Greek Trip, Day 11, Tuesday 28 September 2010, Delos
Delos: introducing Sparta vs Athens introduced the story of the Greek island of Delos. There I referred again to the influence Greece had exercised on Western thought, contrasting Athens and Sparta. I used a 1913 photo of dormitory at my old school to illustrate the concept of spartan.
By coincidence, I then found a copy of a 1923 magazine from that school. This led me to write 1923: Classical Greek in the New England countryside. The editorial sets out the views of a rather precocious schoolboy, William Charles Wentworth, on the continued importance of Classical Greece.
The vision of TAS (The Armidale School) as the Australian centre of Hellenic culture, a place where Australian boys wishing to go to an English university would study, may seem rather quaint now. However, it wasn't seen as unusual then for a TAS boy to go straight from Armidale to study at Oxford or Cambridge instead of Sydney University.
Wentworth himself went to Oxford, as had David Ogilvie a little earlier. Ogilvie was the father of Judith Wallace, the writer I referred to in Ogilvies, Wrights, social change. Reporting on a visit by Ogilvie to the school in 1925, The Armidalian commented that a number of boys that year were considering going to Oxford.
The financial impact of the Great Depression on the school and its pupils probably marked the end of the tradition. Then came war. By the 1950s, the tradition had become a memory. Greek was no longer taught, while those TAS boys going to university went to local establishments. Still, the influence lingered, a localised example of the continuing influence of Greece on thought.
No-one lives on Delos now beyond a few staff. The whole island is a world heritage site. Here, as at so many other Greek historical sites, EU money has played an important role in protection and restoration. Greece itself does not have the resources to properly manage its historical heritage without support.

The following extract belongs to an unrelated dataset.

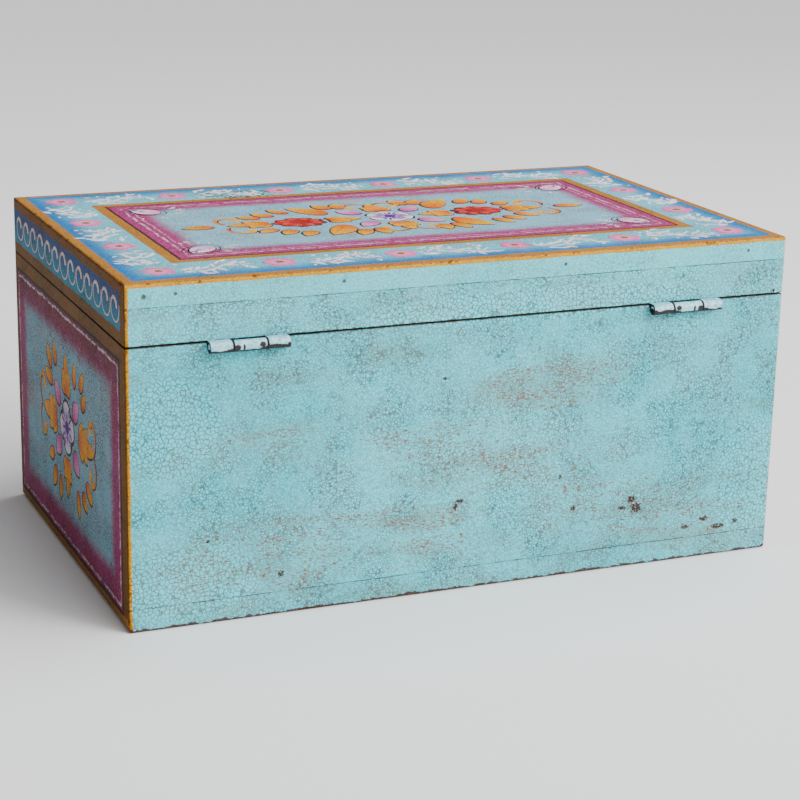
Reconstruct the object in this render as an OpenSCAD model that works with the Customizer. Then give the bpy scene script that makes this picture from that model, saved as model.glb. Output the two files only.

Walking up from the wharf to the site entrance, the first impression is the sheer scale of the place. Ruins stretch to the right and left and then up the hill. It is simply hard to get a proper feel.
Guided tours are available, but there are also sign posted walks of various lengths. We chose the second. I am not sure that this was the best option. What I am sure of is that we didn't allow enough time. I also found that I didn't have enough historical knowledge to properly fit things together.
In Ancient Thera I described the overlapping history of that site on Santorini. Delos makes Ancient Thera look like a pussy cat! Millennia overlap in complicated ways. To my mind, the best way of handling this in the first instance is to look at the site as a working settlement, at the town as it was. Then factor in the history.
To illustrate, think of modern Sydney. This is a working city that has its own patterns determined by geography. Then, within this, you have various tourist sites - the Rocks for example - that form part of the city's history. If, and this is the way that the guidebooks and site signs generally work, you looked only at the sites in isolation from each other, then you just get a whole series of historical snapshots that don't really fit together.
Like Ancient Thera, Delos's greatest prosperity began in Hellenic times, the period after the death of Alexander the Great. It reached its greatest prosperity in late Hellenistic and Roman times, when it was declared a free port and became, it is claimed, the financial and trading centre of the Mediterranean. By 100 BC Delos had an estimated population of 30,000, which included foreigners from as far away as Rome, Syria, and Egypt. Each group built its own shrines and seem to have lived in relative harmony.
All this sounds nice, doesn't it? But Delos was also the greatest slave market in the Eastern Mediterranean, perhaps the greatest in the entire Roman Empire. Revenue from the sale of human bodies helped underpin that prosperity.
The main built environment dates from this long prosperous period. Within this, there are buildings and public places that date from earlier periods when Delos was a religious and political rather than commercial centre. There, frozen in time, are monuments to now vanished greatness. The photo shows the Lions of Naxos.
Naxos was once a considerable power in a regional context. Then it fell to the Athenians. Ruins here and at the religious centre of Delphi on the mainland are mementos to Naxos's once power.
Like so many other former centres on the Greek islands, Delos's prosperity depended on trade and that depended on peace. In 88 BC Mithridates, the king of Pontus, attacked the unfortified island as part of a revolt against Roman rule. The population now estimated at 20,000 was reportedly killed or sold into slavery, the sanctuary treasures were looted, and the city was razed to the ground.
The Romans partially rebuilt the city, but continous pirate raids made life difficult. In 66 BC the Romans built defensive walls around the city whose ruins remain. However, decline continued. In the 2nd century AD, Pausanius recorded that Delos was inhabited only by the temple guards.
Today's built remains reflect this turbulent history. Yet enough remains to get a feel for what life must have been like.